What is expected: Write every line of the material out exactly as shown.

Records from a data collection
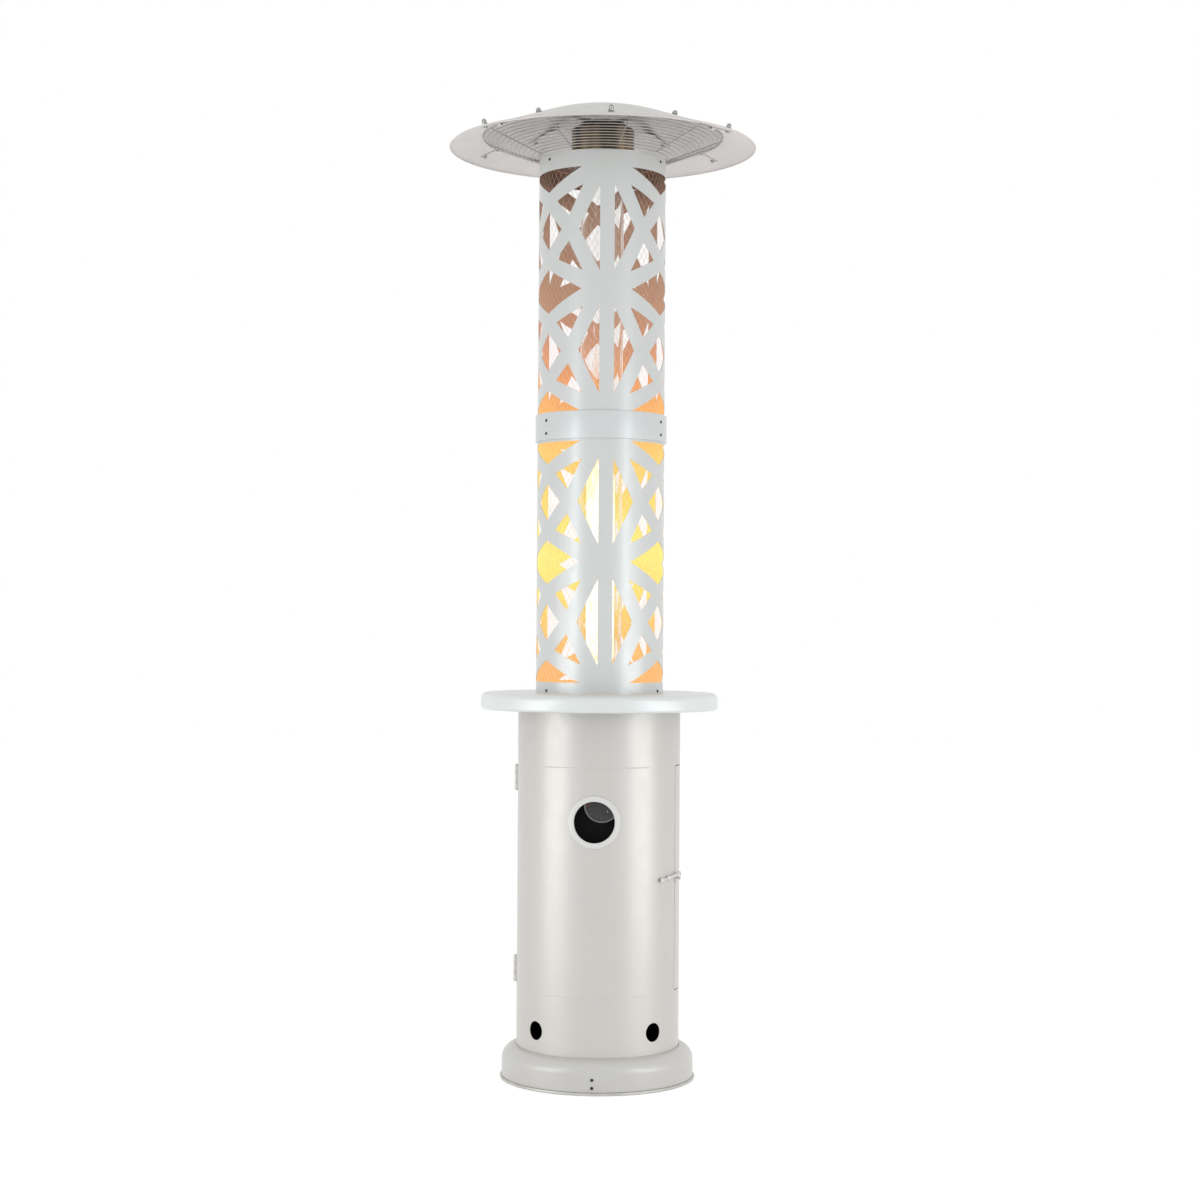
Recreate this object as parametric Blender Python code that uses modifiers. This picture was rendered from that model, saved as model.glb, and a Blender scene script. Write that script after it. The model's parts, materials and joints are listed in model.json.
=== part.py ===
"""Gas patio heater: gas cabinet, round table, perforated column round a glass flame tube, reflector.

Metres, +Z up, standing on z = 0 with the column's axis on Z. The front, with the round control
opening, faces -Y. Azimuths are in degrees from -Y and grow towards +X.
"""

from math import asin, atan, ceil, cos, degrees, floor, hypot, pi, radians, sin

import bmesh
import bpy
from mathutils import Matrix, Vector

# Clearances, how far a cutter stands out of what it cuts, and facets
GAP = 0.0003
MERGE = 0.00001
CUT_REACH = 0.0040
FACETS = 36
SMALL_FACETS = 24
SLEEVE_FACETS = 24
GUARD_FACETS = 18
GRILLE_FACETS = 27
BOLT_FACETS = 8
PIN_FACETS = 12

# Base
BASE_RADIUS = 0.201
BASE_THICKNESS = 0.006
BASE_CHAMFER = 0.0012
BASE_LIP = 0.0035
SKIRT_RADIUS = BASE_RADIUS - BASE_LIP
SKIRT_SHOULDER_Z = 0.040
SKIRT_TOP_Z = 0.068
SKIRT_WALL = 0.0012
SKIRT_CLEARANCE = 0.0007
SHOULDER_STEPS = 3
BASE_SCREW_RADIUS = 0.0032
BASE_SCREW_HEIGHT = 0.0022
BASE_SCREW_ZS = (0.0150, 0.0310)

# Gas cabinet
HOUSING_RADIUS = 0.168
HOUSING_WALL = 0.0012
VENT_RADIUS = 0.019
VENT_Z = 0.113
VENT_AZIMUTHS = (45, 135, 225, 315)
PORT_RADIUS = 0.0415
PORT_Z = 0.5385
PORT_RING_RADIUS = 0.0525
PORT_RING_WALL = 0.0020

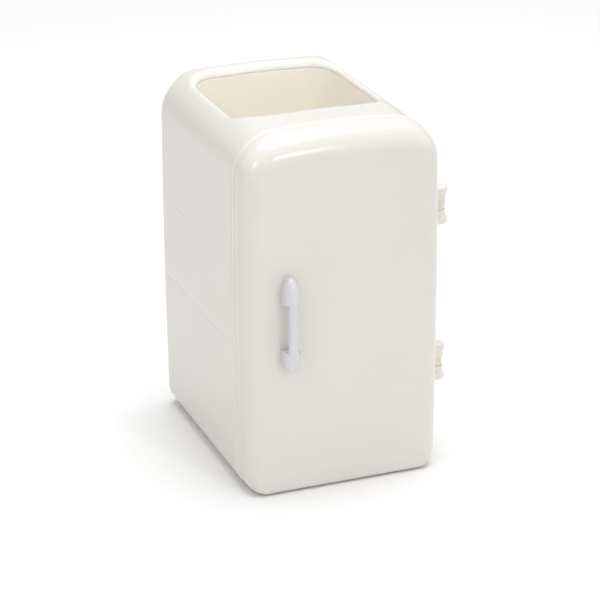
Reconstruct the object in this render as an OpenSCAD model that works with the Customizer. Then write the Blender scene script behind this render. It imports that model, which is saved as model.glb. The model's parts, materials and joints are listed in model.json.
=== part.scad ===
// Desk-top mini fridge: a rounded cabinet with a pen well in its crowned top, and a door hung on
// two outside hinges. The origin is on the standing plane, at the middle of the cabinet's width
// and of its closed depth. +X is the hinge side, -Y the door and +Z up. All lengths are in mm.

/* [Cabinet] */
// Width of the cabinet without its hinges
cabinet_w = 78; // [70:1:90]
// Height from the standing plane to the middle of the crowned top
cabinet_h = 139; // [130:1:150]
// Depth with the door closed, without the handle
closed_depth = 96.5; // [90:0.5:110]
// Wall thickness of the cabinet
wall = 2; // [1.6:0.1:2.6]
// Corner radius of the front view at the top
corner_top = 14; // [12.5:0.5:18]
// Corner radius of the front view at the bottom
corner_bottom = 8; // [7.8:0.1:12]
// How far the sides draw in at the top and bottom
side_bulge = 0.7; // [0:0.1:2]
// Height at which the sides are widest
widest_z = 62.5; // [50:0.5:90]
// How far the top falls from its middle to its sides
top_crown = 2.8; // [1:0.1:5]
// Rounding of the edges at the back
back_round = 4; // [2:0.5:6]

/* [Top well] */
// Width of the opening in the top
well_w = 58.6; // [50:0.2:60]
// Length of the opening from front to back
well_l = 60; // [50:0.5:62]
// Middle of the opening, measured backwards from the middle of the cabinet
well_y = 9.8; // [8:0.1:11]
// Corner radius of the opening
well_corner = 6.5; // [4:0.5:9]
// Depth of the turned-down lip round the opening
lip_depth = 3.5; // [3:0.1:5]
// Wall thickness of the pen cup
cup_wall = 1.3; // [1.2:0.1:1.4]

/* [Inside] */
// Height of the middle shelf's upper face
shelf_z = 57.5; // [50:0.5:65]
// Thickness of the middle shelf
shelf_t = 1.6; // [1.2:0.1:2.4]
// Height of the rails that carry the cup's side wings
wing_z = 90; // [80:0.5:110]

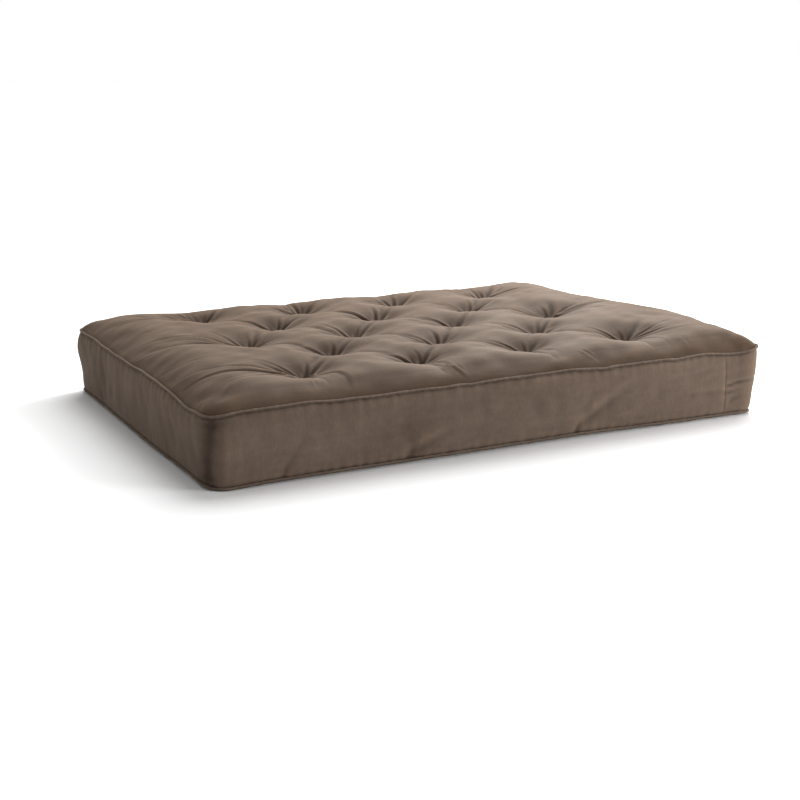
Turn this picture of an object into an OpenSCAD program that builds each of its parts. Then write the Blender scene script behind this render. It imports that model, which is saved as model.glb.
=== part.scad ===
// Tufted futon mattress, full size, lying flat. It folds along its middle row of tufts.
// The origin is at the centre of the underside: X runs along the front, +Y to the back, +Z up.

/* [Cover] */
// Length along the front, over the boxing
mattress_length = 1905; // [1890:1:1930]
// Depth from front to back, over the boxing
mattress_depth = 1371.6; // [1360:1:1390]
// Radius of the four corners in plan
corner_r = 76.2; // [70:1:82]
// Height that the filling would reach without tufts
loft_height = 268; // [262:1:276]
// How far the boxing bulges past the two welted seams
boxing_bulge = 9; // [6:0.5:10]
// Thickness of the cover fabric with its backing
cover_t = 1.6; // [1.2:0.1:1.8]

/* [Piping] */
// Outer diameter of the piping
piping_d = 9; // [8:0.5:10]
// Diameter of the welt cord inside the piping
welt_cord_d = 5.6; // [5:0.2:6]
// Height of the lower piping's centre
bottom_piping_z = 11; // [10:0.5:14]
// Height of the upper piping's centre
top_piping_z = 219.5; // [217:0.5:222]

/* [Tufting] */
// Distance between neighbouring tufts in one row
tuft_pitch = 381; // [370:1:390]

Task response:
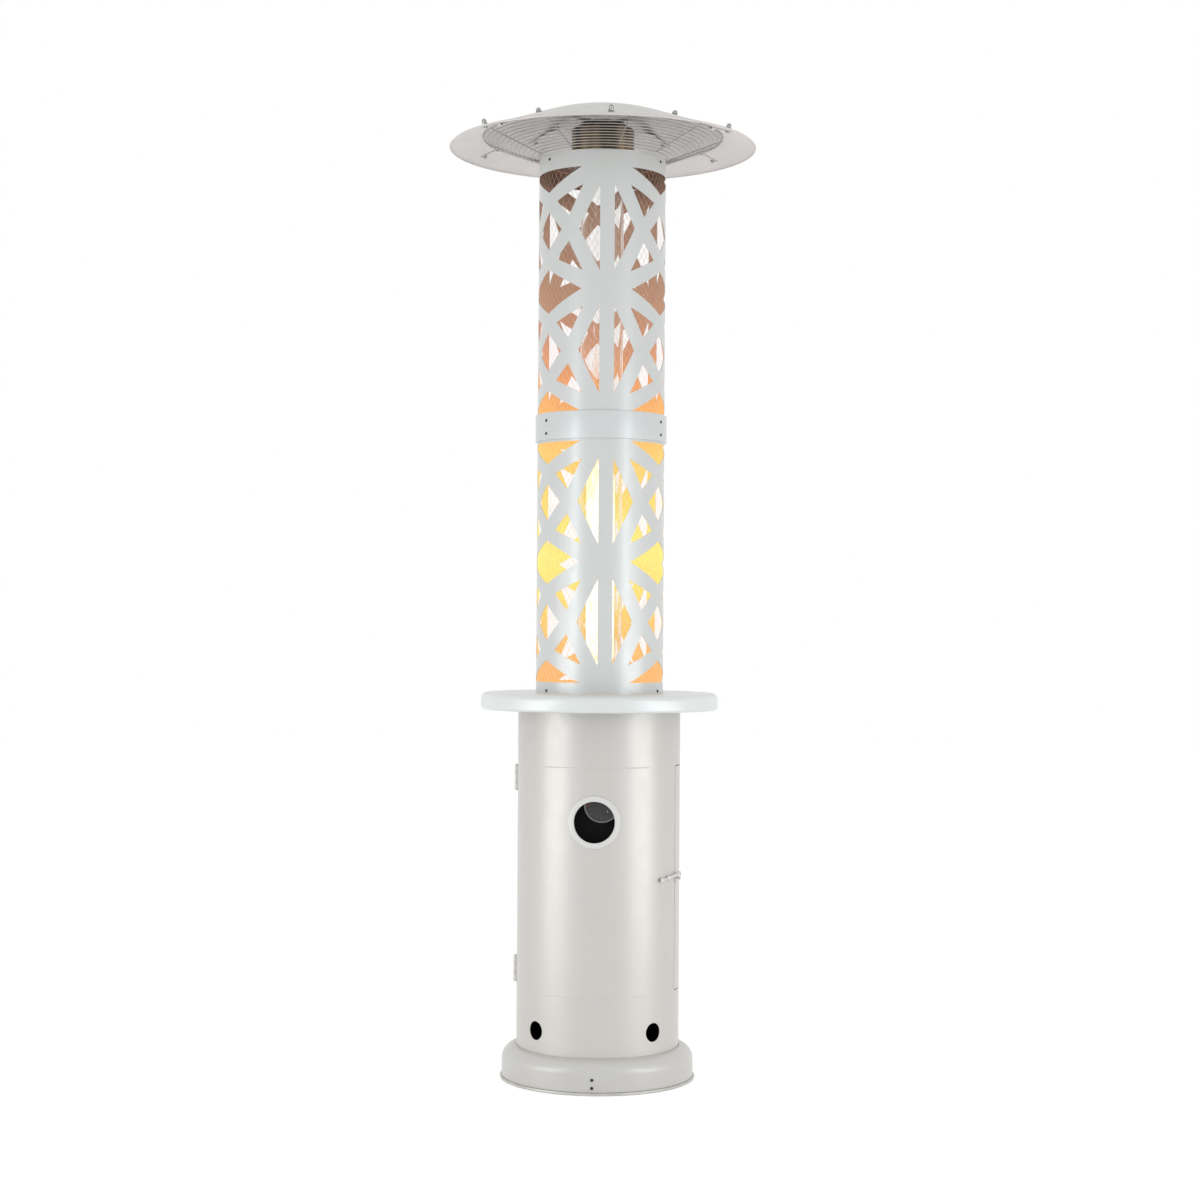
Recreate this object as parametric Blender Python code that uses modifiers. This picture was rendered from that model, saved as model.glb, and a Blender scene script. Write that script after it. The model's parts, materials and joints are listed in model.json.
=== part.py ===
"""Gas patio heater: gas cabinet, round table, perforated column round a glass flame tube, reflector.

Metres, +Z up, standing on z = 0 with the column's axis on Z. The front, with the round control
opening, faces -Y. Azimuths are in degrees from -Y and grow towards +X.
"""

from math import asin, atan, ceil, cos, degrees, floor, hypot, pi, radians, sin

import bmesh
import bpy
from mathutils import Matrix, Vector

# Clearances, how far a cutter stands out of what it cuts, and facets
GAP = 0.0003
MERGE = 0.00001
CUT_REACH = 0.0040
FACETS = 36
SMALL_FACETS = 24
SLEEVE_FACETS = 24
GUARD_FACETS = 18
GRILLE_FACETS = 27
BOLT_FACETS = 8
PIN_FACETS = 12

# Base
BASE_RADIUS = 0.201
BASE_THICKNESS = 0.006
BASE_CHAMFER = 0.0012
BASE_LIP = 0.0035
SKIRT_RADIUS = BASE_RADIUS - BASE_LIP
SKIRT_SHOULDER_Z = 0.040
SKIRT_TOP_Z = 0.068
SKIRT_WALL = 0.0012
SKIRT_CLEARANCE = 0.0007
SHOULDER_STEPS = 3
BASE_SCREW_RADIUS = 0.0032
BASE_SCREW_HEIGHT = 0.0022
BASE_SCREW_ZS = (0.0150, 0.0310)

# Gas cabinet
HOUSING_RADIUS = 0.168
HOUSING_WALL = 0.0012
VENT_RADIUS = 0.019
VENT_Z = 0.113
VENT_AZIMUTHS = (45, 135, 225, 315)
PORT_RADIUS = 0.0415
PORT_Z = 0.5385
PORT_RING_RADIUS = 0.0525
PORT_RING_WALL = 0.0020

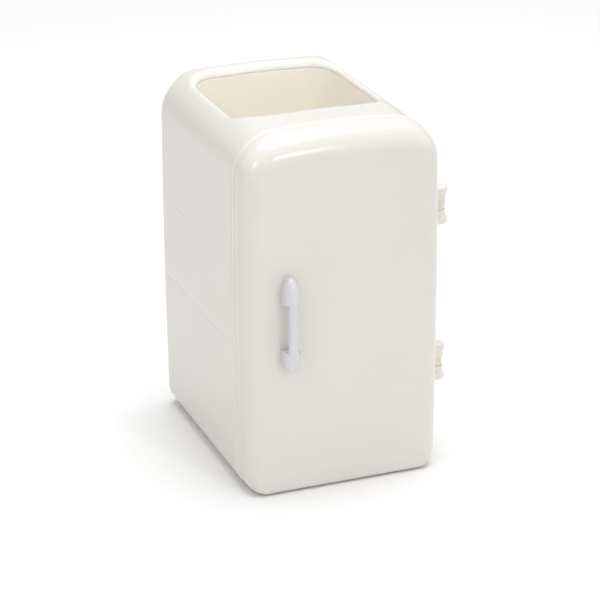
Reconstruct the object in this render as an OpenSCAD model that works with the Customizer. Then write the Blender scene script behind this render. It imports that model, which is saved as model.glb. The model's parts, materials and joints are listed in model.json.
=== part.scad ===
// Desk-top mini fridge: a rounded cabinet with a pen well in its crowned top, and a door hung on
// two outside hinges. The origin is on the standing plane, at the middle of the cabinet's width
// and of its closed depth. +X is the hinge side, -Y the door and +Z up. All lengths are in mm.

/* [Cabinet] */
// Width of the cabinet without its hinges
cabinet_w = 78; // [70:1:90]
// Height from the standing plane to the middle of the crowned top
cabinet_h = 139; // [130:1:150]
// Depth with the door closed, without the handle
closed_depth = 96.5; // [90:0.5:110]
// Wall thickness of the cabinet
wall = 2; // [1.6:0.1:2.6]
// Corner radius of the front view at the top
corner_top = 14; // [12.5:0.5:18]
// Corner radius of the front view at the bottom
corner_bottom = 8; // [7.8:0.1:12]
// How far the sides draw in at the top and bottom
side_bulge = 0.7; // [0:0.1:2]
// Height at which the sides are widest
widest_z = 62.5; // [50:0.5:90]
// How far the top falls from its middle to its sides
top_crown = 2.8; // [1:0.1:5]
// Rounding of the edges at the back
back_round = 4; // [2:0.5:6]

/* [Top well] */
// Width of the opening in the top
well_w = 58.6; // [50:0.2:60]
// Length of the opening from front to back
well_l = 60; // [50:0.5:62]
// Middle of the opening, measured backwards from the middle of the cabinet
well_y = 9.8; // [8:0.1:11]
// Corner radius of the opening
well_corner = 6.5; // [4:0.5:9]
// Depth of the turned-down lip round the opening
lip_depth = 3.5; // [3:0.1:5]
// Wall thickness of the pen cup
cup_wall = 1.3; // [1.2:0.1:1.4]

/* [Inside] */
// Height of the middle shelf's upper face
shelf_z = 57.5; // [50:0.5:65]
// Thickness of the middle shelf
shelf_t = 1.6; // [1.2:0.1:2.4]
// Height of the rails that carry the cup's side wings
wing_z = 90; // [80:0.5:110]

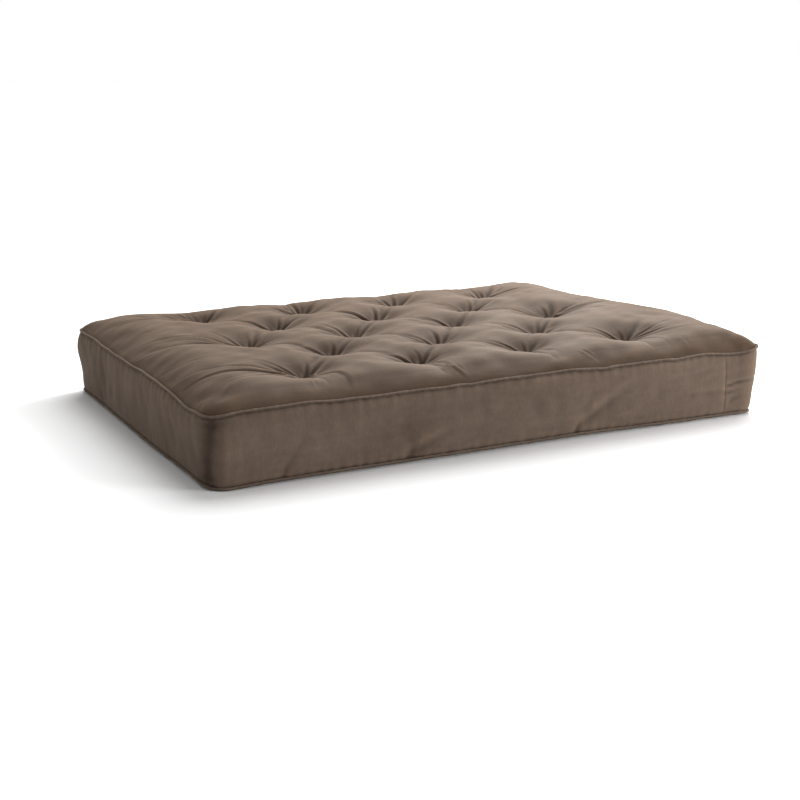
Turn this picture of an object into an OpenSCAD program that builds each of its parts. Then write the Blender scene script behind this render. It imports that model, which is saved as model.glb.
=== part.scad ===
// Tufted futon mattress, full size, lying flat. It folds along its middle row of tufts.
// The origin is at the centre of the underside: X runs along the front, +Y to the back, +Z up.

/* [Cover] */
// Length along the front, over the boxing
mattress_length = 1905; // [1890:1:1930]
// Depth from front to back, over the boxing
mattress_depth = 1371.6; // [1360:1:1390]
// Radius of the four corners in plan
corner_r = 76.2; // [70:1:82]
// Height that the filling would reach without tufts
loft_height = 268; // [262:1:276]
// How far the boxing bulges past the two welted seams
boxing_bulge = 9; // [6:0.5:10]
// Thickness of the cover fabric with its backing
cover_t = 1.6; // [1.2:0.1:1.8]

/* [Piping] */
// Outer diameter of the piping
piping_d = 9; // [8:0.5:10]
// Diameter of the welt cord inside the piping
welt_cord_d = 5.6; // [5:0.2:6]
// Height of the lower piping's centre
bottom_piping_z = 11; // [10:0.5:14]
// Height of the upper piping's centre
top_piping_z = 219.5; // [217:0.5:222]

/* [Tufting] */
// Distance between neighbouring tufts in one row
tuft_pitch = 381; // [370:1:390]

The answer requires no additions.